Here’s a contradiction: People like having choices, but they don’t like making decisions. So if you’re in the home selling them roofing, siding, and windows, what do you do? You can take the easy route and offer a single product at a single price. Of course if there’s nothing else available and you’re pushing hard, it may feel to them like you’re trying to jam something down their throats. Or, opposite extreme, you can offer 22 different options, leaving your prospect brain dead by the time you leave, so that they make no decision.
Salespeople often make the mistake of thinking they know what the customer wants. You might know what the best solution to their problem is, but until it’s clear to them that it is, and why, your ideas don’t mean much to them and the customer may default to price. They have to feel they’re in control.
So offer the homeowner a series of options — good, better, best — that easily differentiate by product or service quality. Explain how one differs from the next and allow him or her to make the decision. Start with the best and move from there. Here’s why.
First, customers will never ask you for a more expensive option. For instance, if you price out a re-roof, ask the customer who’s already talked with four other roofing companies whether or not anyone has talked to them about designer shingles. Chances are they haven’t. Most customers don’t know to ask about designer shingles. You bring the subject up. They say, naturally enough: “I might be interested, depending on the cost.” You reply: “I’ll include that as one of the options here.” Make every option you present simple and clear. A good/better/best series of options on a re-roof, for instance, should be similar in the scope — broken out as line items — but differentiated at the end of the proposal, so people can readily grasp the differences. If you ask them to sort through lists and numbers they don’t understand, they’re going to feel overwhelmed and stressed out. At that point decision-making shuts down. People won’t buy what they don’t understand.
Believe in It
Second, if you don’t actually believe in the product and solution you’re describing, they’re going to hear it. Your expectations have a direct bearing on what they choose. If you think it’s overkill, they’ll think it’s overkill. If you believe in the solution you’re presenting, they may believe. Start at the top, with the best products, and move down. You’re the expert.

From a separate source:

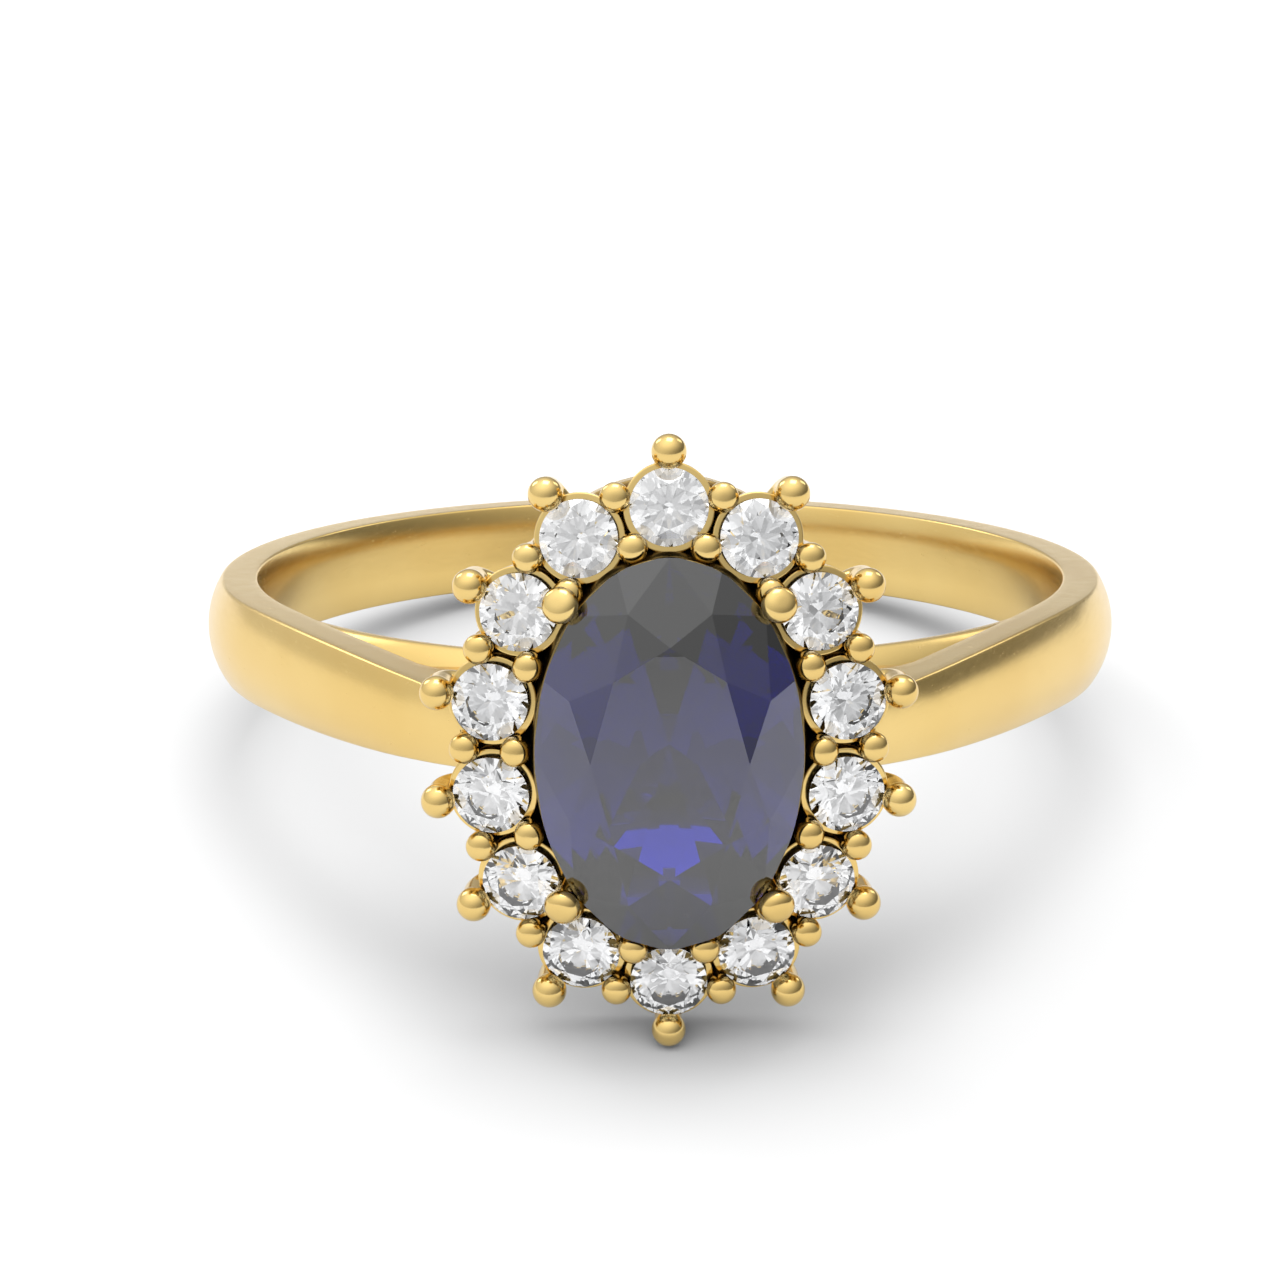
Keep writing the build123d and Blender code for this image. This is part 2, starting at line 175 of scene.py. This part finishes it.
def goldFinish(name, roughness, marksWeight, grainWeight, tone=1.0, paintRecessShade=False):
    # slow clouds of colour, long polishing marks and a fine grain, each with its own weight
    material, recipe = newMaterial(name)
    clouds, marks, grain = (recipe.noise(**gold[part]) for part in ("clouds", "marks", "grain"))
    height = marks * marksWeight + grain * grainWeight
    bump = recipe.node("Bump", None, {**gold["bump"], "Height": height})
    even, inMarks, inGrain = (roughness * share for share in gold["roughShares"].values())
    rough = marks * inMarks + grain * inGrain + even
    patches = recipe.share(clouds, *gold["cloudRange"])
    colour = recipe.blend(patches, toned(gold["bright"], tone), toned(gold["deep"], tone))
    if paintRecessShade:  # painted shade: darker in the recess ahead of the gallery rail
        forward = Vector(front @ ringAxes)
        places = {0: recipe.here(), 1: forward}
        level = recipe.node("VectorMath", {"operation": "DOT_PRODUCT"}, places, "Value")
        edge = float(toRow(gold["recessLevel"] * front) @ np.array(forward))
        ahead = recipe.share(level, edge - gold["recessFade"], edge + gold["recessFade"])
        colour = recipe.blend(ahead, colour, gold["paintedRecessShade"])
    settings = {"Base Color": colour, "Metallic": 1.0, "Roughness": rough, "Normal": bump}
    recipe.node("OutputMaterial", None, {"Surface": recipe.node("BsdfPrincipled", None, settings)})
    return material


growth = {"scale": 700.0, "detail": 2.0, "stretch": (1.0, 2.5, 1.0)}
growthRange = (0.35, 0.65)
gems = {
    "sapphire": {
        "clear": (0.032, 0.042, 0.68, 1),
        "zoned": (0.022, 0.028, 0.56, 1),
        "index": 1.77,
        "coat": {"Coat Weight": 1.0, "Coat IOR": 1.6, "Coat Roughness": 0.0},
        "body": {"Color": (0.05, 0.05, 0.50, 1), "Density": 700.0},
    },
    "diamond": {
        "clear": (1.0, 1.0, 1.0, 1),
        "zoned": (0.975, 0.985, 1.0, 1),
        "index": 2.417,
        "coat": {},
        "body": None,
    },
}


def gemFinish(name, look):
    # a clear stone with faint growth zones in its colour and, if it is deeply coloured, a tinted body
    material, recipe = newMaterial(name)
    zones = recipe.share(recipe.noise(**growth), *growthRange)
    colour = recipe.blend(zones, look["clear"], look["zoned"])
    settings = {"Base Color": colour, "Roughness": 0.0, "IOR": look["index"], "Transmission Weight": 1.0}
    settings.update(look["coat"])
    outputs = {"Surface": recipe.node("BsdfPrincipled", None, settings)}
    if look["body"]:
        outputs["Volume"] = recipe.node("VolumeAbsorption", None, look["body"])
    recipe.node("OutputMaterial", None, outputs)
    return material


# for each gold: roughness, weight of the marks, weight of the grain, tone
bandGold = goldFinish("bandGold", 0.24, 0.6, 0.25)
headGold = goldFinish("headGold", 0.15, 0.4, 0.4)
# innerGold is a tenth darker than the other golds and carries the painted recess shade
innerGold = goldFinish("innerGold", 0.28, 0.8, 1.0, 0.9, paintRecessShade=True)
# painted shade: gold at a third of its brightness, for the deep, shaded parts of the head
paintedShadeGold = goldFinish("paintedShadeGold", 0.30, 0.8, 1.0, 0.32)
sapphireBlue = gemFinish("sapphireBlue", gems["sapphire"])
diamondWhite = gemFinish("diamondWhite", gems["diamond"])

studio = {
    "floorReach": 1.5,
    "floorTone": (0.90, 0.90, 0.90, 1),
    "floorVein": (0.885, 0.885, 0.885, 1),
    "floorClouds": {"scale": 40.0, "detail": 2.0},
}
sky = {"level": 0.64, "overhead": 1.34, "backward": -0.06, "rightward": -0.42}


def makeStudio():
    mesh = bpy.data.meshes.new("floor")
    corners = np.array([(-1, -1, 0), (1, -1, 0), (1, 1, 0), (-1, 1, 0)]) * studio["floorReach"]
    mesh.from_pydata(corners.tolist(), [], [range(4)])
    floor = bpy.data.objects.new("floor", mesh)
    bpy.context.scene.collection.objects.link(floor)
    material, recipe = newMaterial("paleFloor")
    clouds = recipe.noise(**studio["floorClouds"])
    tone = recipe.blend(clouds, studio["floorTone"], studio["floorVein"])
    recipe.node("OutputMaterial", None, {"Surface": recipe.node("BsdfDiffuse", None, {"Color": tone})})
    mesh.materials.append(material)
    world = bpy.data.worlds.new("studioWorld")
    bpy.context.scene.world = world
    recipe = Recipe(world)
    way = recipe.node("TexCoord", output="Generated")
    right, back, up = (recipe.node("SeparateXYZ", None, {0: way}, axis) for axis in "XYZ")
    level = right * sky["rightward"] + back * sky["backward"] + up * up * sky["overhead"] + sky["level"]
    light = recipe.node("Background", None, {"Strength": level})
    recipe.node("OutputWorld", None, {"Surface": light})


makeCamera()
for panelName, (panelPlace, panelSize, panelPower) in panels.items():
    makePanel(panelName, panelPlace, panelSize, panelPower)
makeStudio()
print("studio ready")


def ringFaces(count, around, closed, fans):
    # Quads between neighbouring rings, wrapping round each ring and, if closed, from the last ring to
    # the first. With fans, triangles close both ends on two poles that follow the rings' points.
    ring = np.arange(count if closed else count - 1)[:, None] * around
    step = np.arange(around)[None, :]
    onward = (step + 1) % around
    later = (ring + around) % (count * around)
    quads = np.stack((ring + step, ring + onward, later + onward, later + step), -1).reshape(-1, 4)
    triangles = []
    if fans:
        last = (count - 1) * around
        step, onward = step[0], onward[0]
        triangles.append(np.stack((onward, step, np.full(around, count * around)), -1))
        triangles.append(np.stack((last + step, last + onward, np.full(around, count * around + 1)), -1))
    triangles = np.concatenate(triangles) if triangles else np.zeros((0, 3), int)
    return quads, triangles


def enclosed(points, quads, triangles):  # six times the volume inside the faces
    corners = np.concatenate((quads[:, :3], quads[:, [0, 2, 3]], triangles))
    a, b, c = (points[corners[:, index]] for index in range(3))
    return np.einsum("ij,ij->", a, np.cross(b, c))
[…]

Third, price shouldn’t determine the kind of job someone buys. If you lay out a series of options and your prospect automatically indicates that he or she wants the low cost, don’t be afraid to ask why. They’re going to state one of several reasons. Most likely they’ll say that their budget won’t accommodate anything else. Ask them if that’s what they really feel is the best solution. If they have $12,000 and the best option is $15,000, point out that they have almost enough to afford the best and focus on helping them find the other $3,000. Focus on the difference between good and best. Point out that they can have the exact roof that they want for an extra $8 a month. Mention, for instance: “When your 5-year-old daughter is grown and married, this roof will still be here.”
If you’re aggressive and present well, 20% of your customers will opt for the “best” when you offer good, better, and best price options. Another 20% will always go the least-expensive route, no matter what. Challenge yourself. Take the time to explain. And have an open, honest confrontation about the pros and cons of what you’re proposing. If you sell this way all the time, you’ll get more customers stepping up from good to better, and from better to best.
—Tom Shallcross is sales manager at Opal Enterprises, an exterior remodeling company in Naperville, Ill.